**EXERCISE REQUIREMENTS**
Copy out the lines that have "from" in them.

───── SUPPLIED MATERIAL ─────

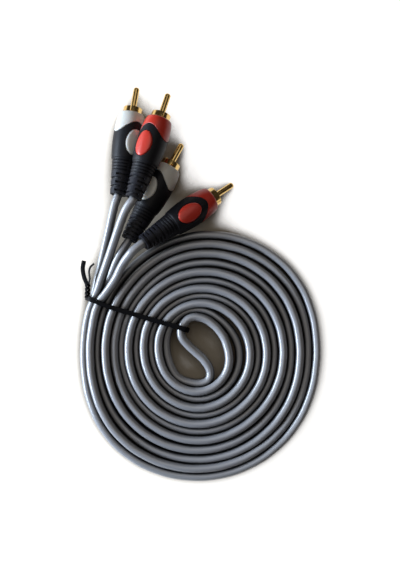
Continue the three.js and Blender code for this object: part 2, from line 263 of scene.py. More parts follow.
def wound_route():
    """Way of the lower conductor through the coil, from the first arm's end to the second's"""
    points = []
    steps = round((first_arm_end - 1) * steps_per_turn)
    for step in range(steps + 1):
        turn = first_arm_end - (first_arm_end - 1) * step / steps
        lift = eased(first_arm_lifts, (turn - 1) * 4)
        points.append(arm_point(first_arm_radius(turn), lift, turn))
    points += [(x, y, lift + conductor_radius) for x, y, lift in centre_route]
    steps = round((second_arm_end - 1) * steps_per_turn)
    for step in range(steps + 1):
        turn = 1 + (second_arm_end - 1) * step / steps
        lift = eased(second_arm_lifts, (turn - 1) * 4)
        points.append(arm_point(second_arm_radius(turn), lift, turn))
    return [(x, y, z + rise_over_tie(x, y)) for x, y, z in points]


def placement(plug):
    """Where a plug lies: its own frame has the pin towards +Y and the ovals towards +Z and -Z"""
    turn = Matrix.Rotation(math.radians(-plug["heading"]), 4, "Z")
    dip = Matrix.Rotation(math.radians(-plug["dip"]), 4, "X")
    roll = Matrix.Rotation(math.radians(plug["roll"]), 4, "Y")
    return Matrix.Translation(placed(*plug["front"])) @ turn @ dip @ roll


def on_axis(plug, back):
    """Point on a plug's axis, in metres in the frame"""
    return placement(plug) @ Vector((0, -back * mm, 0))


def lead_route(plug):
    """Way of a single lead from inside its boot to the coil"""
    points = [on_axis(plug, back) for back in (boot_end - lead_inside_boot, boot_end + lead_straight)]
    return points + [placed(*point) for point in plug["lead"]]


# Materials

def link(tree, start, output, end, entry):
    """Joins an output of one node to an input of another"""
    tree.links.new(start.outputs[output], end.inputs[entry])


def moulding_grain():
    """Fine unevenness of a moulded surface: colour mottle, roughness and a shallow bump"""
    tree = bpy.data.node_groups.new("moulding grain", "ShaderNodeTree")
    sockets = [
        ("Colour", "INPUT", "NodeSocketColor", None),
        ("Mottle", "INPUT", "NodeSocketFloat", 0.06),
        ("Mottle Size", "INPUT", "NodeSocketFloat", 120),
        ("Roughness", "INPUT", "NodeSocketFloat", 0.4),
        ("Roughness Change", "INPUT", "NodeSocketFloat", 0.08),
        ("Grain Size", "INPUT", "NodeSocketFloat", 2500),
        ("Grain Depth", "INPUT", "NodeSocketFloat", 0.00002),
        ("Colour", "OUTPUT", "NodeSocketColor", None),
        ("Roughness", "OUTPUT", "NodeSocketFloat", None),
        ("Normal", "OUTPUT", "NodeSocketVector", None),
    ]
    for name, direction, kind, value in sockets:
        socket = tree.interface.new_socket(name, in_out=direction, socket_type=kind)
        if value is not None:
            socket.default_value = value
    nodes = tree.nodes
    entry = nodes.new("NodeGroupInput")
    result = nodes.new("NodeGroupOutput")
    place = nodes.new("ShaderNodeTexCoord")
    patches = nodes.new("ShaderNodeTexNoise")
    grain = nodes.new("ShaderNodeTexNoise")
    patches.inputs["Detail"].default_value = 3
    grain.inputs["Detail"].default_value = 2
    link(tree, place, "Object", patches, "Vector")
    link(tree, place, "Object", grain, "Vector")
    link(tree, entry, "Mottle Size", patches, "Scale")
    link(tree, entry, "Grain Size", grain, "Scale")

    signed = nodes.new("ShaderNodeMath")
    signed.operation = "SUBTRACT"
    signed.inputs[1].default_value = 0.5
    link(tree, patches, "Fac", signed, 0)

    shade = nodes.new("ShaderNodeMath")
    shade.operation = "MULTIPLY_ADD"
    shade.inputs[2].default_value = 1
    link(tree, signed, 0, shade, 0)
    link(tree, entry, "Mottle", shade, 1)
    mottled = nodes.new("ShaderNodeVectorMath")
    mottled.operation = "SCALE"
    link(tree, entry, "Colour", mottled, 0)
    link(tree, shade, 0, mottled, "Scale")
    link(tree, mottled, 0, result, "Colour")

    uneven = nodes.new("ShaderNodeMath")
    uneven.operation = "MULTIPLY_ADD"
    link(tree, signed, 0, uneven, 0)
    link(tree, entry, "Roughness Change", uneven, 1)
    link(tree, entry, "Roughness", uneven, 2)
    link(tree, uneven, 0, result, "Roughness")

    bump = nodes.new("ShaderNodeBump")
    link(tree, grain, "Fac", bump, "Height")
    link(tree, entry, "Grain Depth", bump, "Distance")
    link(tree, bump, "Normal", result, "Normal")
    return tree


grain_group = moulding_grain()


def moulded(name, colour, grain_values, shader_values):
    """A material of moulded plastic or plated metal, with the grain group and fixed shader values"""
    material = bpy.data.materials.new(name)
    material.use_nodes = True
    tree = material.node_tree
    shader = tree.nodes["Principled BSDF"]
    grain = tree.nodes.new("ShaderNodeGroup")
    grain.node_tree = grain_group
    grain.inputs["Colour"].default_value = (*colour, 1)
    for socket, value in grain_values.items():
        grain.inputs[socket].default_value = value
    for socket, value in shader_values.items():
        shader.inputs[socket].default_value = value
    link(tree, grain, "Colour", shader, "Base Color")
    link(tree, grain, "Roughness", shader, "Roughness")
    link(tree, grain, "Normal", shader, "Normal")
    return material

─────

**SOLUTION TO THIS PROBLEM**
Continue the three.js and Blender code for this object: part 2, from line 263 of scene.py. More parts follow.
    """Way of the lower conductor through the coil, from the first arm's end to the second's"""
    """Way of a single lead from inside its boot to the coil"""